First elected mayor of Taipei, Taiwan, celebrating victory with supporters
Thursday, January 16, 2020
4:00 pm - 5:30 pm
Julia Strauss, Professor of Chinese Politics, SOAS University of London
APSI Speaker Series

By the late 1950s, the People's Republic of China (PRC) and Republic of China (ROC) stood as exemplars of success for both "revolutionary" and "conservative" variants of the modern state. However, in 1949, these two regimes had an overlooked yet substantial amount in common in structure and state building agendas. Both were highly militarized Leninist single party states that needed to simultaneously create effective state institutions, dispatch political enemies, establish the prerequisites for the modernization of the economy, and mobilize support in areas where their connections to local society were weak to non-existent. Juxtaposing the PRC in Sunan (Southern Jiangsu) with the ROC in Taiwan illustrates that each relied on a mix of bureaucratic and campaign modalities to implement policies deemed essential to state building - dispatching enemies of the state, and implementing land reform. However, public campaign performance pointed to key differences in their core values, self-representation, and attempts to generate legitimacy.
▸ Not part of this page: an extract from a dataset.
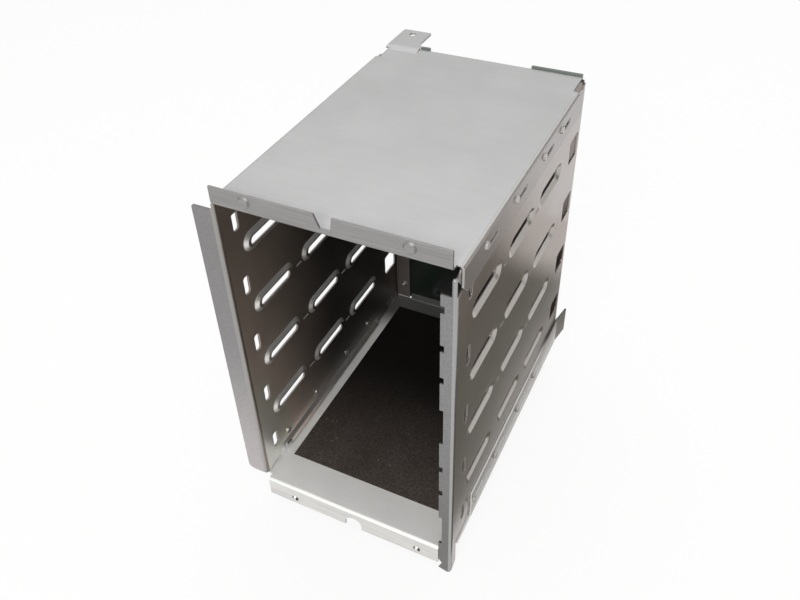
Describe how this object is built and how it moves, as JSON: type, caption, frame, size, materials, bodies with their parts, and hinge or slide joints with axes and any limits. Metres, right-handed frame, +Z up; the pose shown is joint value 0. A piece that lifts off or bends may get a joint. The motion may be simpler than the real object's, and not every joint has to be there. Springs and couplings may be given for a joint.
{
  "type": "hot swap drive cage",
  "caption": "Riveted sheet steel cage, open at the front, with pressed rails and slots for sliding drives in and a backplane with connectors at the rear",
  "frame": {"origin": "centre of the bottom panel's flat underside", "axes": "+Y points from the open front to the backplane, +Z is up, +X is to the right seen from the front"},
  "size_m": [0.1277, 0.1949, 0.2137],
  "materials": {
    "zinc_steel": "satin zinc-plated sheet steel with a faint brushed grain",
    "rivet_steel": "bright plated rivets",
    "mat_black": "matt black insulating sheet with a fine grain",
    "board_green": "dark green solder mask",
    "connector_black": "moulded black housing",
    "power_white": "moulded off-white housing",
    "contact_gold": "gold-plated contacts",
    "pin_tin": "tin-plated pins",
    "screw_zinc": "bright zinc-plated screws",
    "capacitor_can": "bare aluminium cans"
  },
  "bodies": {
    "root": {"top_panel": "zinc_steel", "bottom_panel": "zinc_steel", "left_wall": "zinc_steel", "right_wall": "zinc_steel", "floor_mat": "mat_black", "rivets_top_left": "rivet_steel", "rivets_top_right": "rivet_steel", "rivets_bottom_left": "rivet_steel", "rivets_bottom_right": "rivet_steel", "backplane_board": "board_green", "board_screws": "screw_zinc", "power_connector_1": "power_white", "power_connector_2": "power_white", "power_pins": "pin_tin", "signal_connector": "connector_black", "signal_contacts": "contact_gold", "board_capacitors": "capacitor_can", "drive_connector_1": "connector_black", "drive_contacts_1": "contact_gold", "drive_connector_2": "connector_black", "drive_contacts_2": "contact_gold", "drive_connector_3": "connector_black", "drive_contacts_3": "contact_gold", "drive_connector_4": "connector_black", "drive_contacts_4": "contact_gold", "drive_connector_5": "connector_black", "drive_contacts_5": "contact_gold"}
  },
  "joints": []
}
In Sunan, campaigns were deployed in a highly public way that erased intermediary organizations, encouraged violent "high tides," and required a mobilized public to emotionally merge with the state. Conversely, Taiwan implemented and justified campaigns in a manner that stressed law, procedure, and gradualist technocracy. These modalities of policy implementation structured state building long after the early years of regime consolidation.